The windows steam over as Vui Qá coils his bass lead around his elbow, absorbing the energy he has helped generate in the room. I enquire about the forthcoming Cút Lộn album, whose hype has already attracted international recognition within the hardcore community.
“We are living in a world that is falling apart, with modern wars and rebellions emerging everywhere. Technology is eroding core values in unstable times. Our album, Dzữa, is our way to reveal these realities,” he explains, with no sense of resignation. “In Vietnam, we have a unique youth culture and a unified community with its own voice.”
Later, his band delivers an explosive performance that enthralls the audience. During their set, with the crowd in disarray, the narratives of Dzữa are vividly realised on stage. Cút Lộn demonstrate their readiness for the international stage.

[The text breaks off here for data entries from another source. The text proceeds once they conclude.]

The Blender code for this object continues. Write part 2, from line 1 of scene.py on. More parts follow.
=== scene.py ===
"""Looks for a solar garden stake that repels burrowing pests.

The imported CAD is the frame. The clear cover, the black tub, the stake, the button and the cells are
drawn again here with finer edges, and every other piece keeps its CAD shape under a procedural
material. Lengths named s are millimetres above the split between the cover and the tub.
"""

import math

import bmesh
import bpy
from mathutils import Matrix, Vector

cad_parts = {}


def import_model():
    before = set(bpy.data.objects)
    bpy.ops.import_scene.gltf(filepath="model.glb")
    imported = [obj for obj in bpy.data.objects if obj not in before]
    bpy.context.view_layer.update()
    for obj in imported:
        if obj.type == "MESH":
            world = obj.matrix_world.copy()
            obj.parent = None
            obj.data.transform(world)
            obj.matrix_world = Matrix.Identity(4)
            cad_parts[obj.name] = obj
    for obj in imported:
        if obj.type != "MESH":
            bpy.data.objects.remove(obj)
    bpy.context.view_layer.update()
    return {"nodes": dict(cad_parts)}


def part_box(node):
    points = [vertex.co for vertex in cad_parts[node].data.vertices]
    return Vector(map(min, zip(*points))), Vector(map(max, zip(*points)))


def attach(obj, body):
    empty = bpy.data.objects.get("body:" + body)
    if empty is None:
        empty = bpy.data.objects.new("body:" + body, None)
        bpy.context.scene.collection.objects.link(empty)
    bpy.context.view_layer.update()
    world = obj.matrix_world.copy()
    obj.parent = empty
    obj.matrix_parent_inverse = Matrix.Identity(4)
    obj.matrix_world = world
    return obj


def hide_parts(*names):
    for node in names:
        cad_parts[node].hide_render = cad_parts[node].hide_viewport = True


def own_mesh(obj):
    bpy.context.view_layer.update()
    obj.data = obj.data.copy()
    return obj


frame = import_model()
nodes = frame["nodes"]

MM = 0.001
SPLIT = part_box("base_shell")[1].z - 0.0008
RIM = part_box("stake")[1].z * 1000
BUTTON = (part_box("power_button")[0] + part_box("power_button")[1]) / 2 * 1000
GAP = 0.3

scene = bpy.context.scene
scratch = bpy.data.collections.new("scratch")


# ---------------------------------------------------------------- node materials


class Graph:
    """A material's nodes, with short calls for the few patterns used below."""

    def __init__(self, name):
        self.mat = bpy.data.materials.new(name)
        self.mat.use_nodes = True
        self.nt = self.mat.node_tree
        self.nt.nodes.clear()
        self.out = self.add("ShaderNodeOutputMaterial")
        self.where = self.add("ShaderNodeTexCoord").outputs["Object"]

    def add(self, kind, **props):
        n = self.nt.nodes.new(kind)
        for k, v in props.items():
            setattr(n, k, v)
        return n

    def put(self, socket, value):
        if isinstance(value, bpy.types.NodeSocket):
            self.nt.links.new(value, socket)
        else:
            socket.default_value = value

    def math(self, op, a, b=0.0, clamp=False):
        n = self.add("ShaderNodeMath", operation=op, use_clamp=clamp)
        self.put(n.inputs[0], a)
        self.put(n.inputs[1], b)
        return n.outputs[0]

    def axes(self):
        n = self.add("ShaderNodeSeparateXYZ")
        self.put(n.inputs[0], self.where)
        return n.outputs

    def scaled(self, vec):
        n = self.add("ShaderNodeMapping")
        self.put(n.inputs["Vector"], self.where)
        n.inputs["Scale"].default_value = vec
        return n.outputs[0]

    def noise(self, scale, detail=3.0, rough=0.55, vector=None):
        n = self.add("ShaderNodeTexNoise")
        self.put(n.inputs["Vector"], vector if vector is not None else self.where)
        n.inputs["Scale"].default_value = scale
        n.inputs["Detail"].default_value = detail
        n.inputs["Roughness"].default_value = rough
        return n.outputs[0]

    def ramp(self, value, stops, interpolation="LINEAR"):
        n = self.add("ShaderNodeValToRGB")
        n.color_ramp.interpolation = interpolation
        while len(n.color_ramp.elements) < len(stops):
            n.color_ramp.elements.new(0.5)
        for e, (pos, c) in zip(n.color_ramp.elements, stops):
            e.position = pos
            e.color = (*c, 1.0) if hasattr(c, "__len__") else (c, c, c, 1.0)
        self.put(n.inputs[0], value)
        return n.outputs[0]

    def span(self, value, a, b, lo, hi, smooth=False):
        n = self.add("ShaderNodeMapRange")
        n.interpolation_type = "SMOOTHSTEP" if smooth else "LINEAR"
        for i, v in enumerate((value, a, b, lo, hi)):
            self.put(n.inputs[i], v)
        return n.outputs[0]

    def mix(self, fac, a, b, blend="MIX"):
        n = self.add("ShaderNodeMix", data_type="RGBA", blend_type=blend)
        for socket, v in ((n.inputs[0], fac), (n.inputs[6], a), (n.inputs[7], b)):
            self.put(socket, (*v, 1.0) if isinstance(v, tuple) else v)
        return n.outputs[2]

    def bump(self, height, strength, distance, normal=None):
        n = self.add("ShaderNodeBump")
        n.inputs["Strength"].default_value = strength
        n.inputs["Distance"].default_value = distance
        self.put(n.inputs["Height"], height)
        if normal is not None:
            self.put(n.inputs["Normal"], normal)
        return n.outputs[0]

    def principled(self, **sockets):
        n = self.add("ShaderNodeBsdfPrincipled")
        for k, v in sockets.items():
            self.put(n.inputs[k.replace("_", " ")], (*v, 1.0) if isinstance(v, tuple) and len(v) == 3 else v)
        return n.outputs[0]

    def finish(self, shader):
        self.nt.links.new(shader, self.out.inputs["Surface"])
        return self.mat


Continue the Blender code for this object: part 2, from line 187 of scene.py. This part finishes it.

Before them, BIB – a band from Omaha, Nebraska who touring across Southeast Asia, introduce themselves to the anticipatory audience. Vocalist Nathan Ma channels raw, unselfconscious energy. The audience, many wearing the band’s merchandise, respond with eagerness. It’s a cross-cultural exchange that for a moment feels like a singular, shared hardcore culture. At one point during their set, I watched a boy gulp beer from a can, purse his lips and then spray fine mist, forcing the beer to split and atomise, all white and airy, in an upward arc that gently washed over us all. Breath and liquid escaping together.
As I leave the venue and walk along the Saigon River – my hearing shot and my shirt clinging to my back – I am left with the conviction that hope endures as a raised fist. Despite rampant consumerism, communities of resistance persist, driven by the need to gather, to sweat and scream together in a collective struggle. Even if it’s to only wear a t‑shirt and say ‘No, not me’, conformism and mainstream thought are challenged by youthful defiance.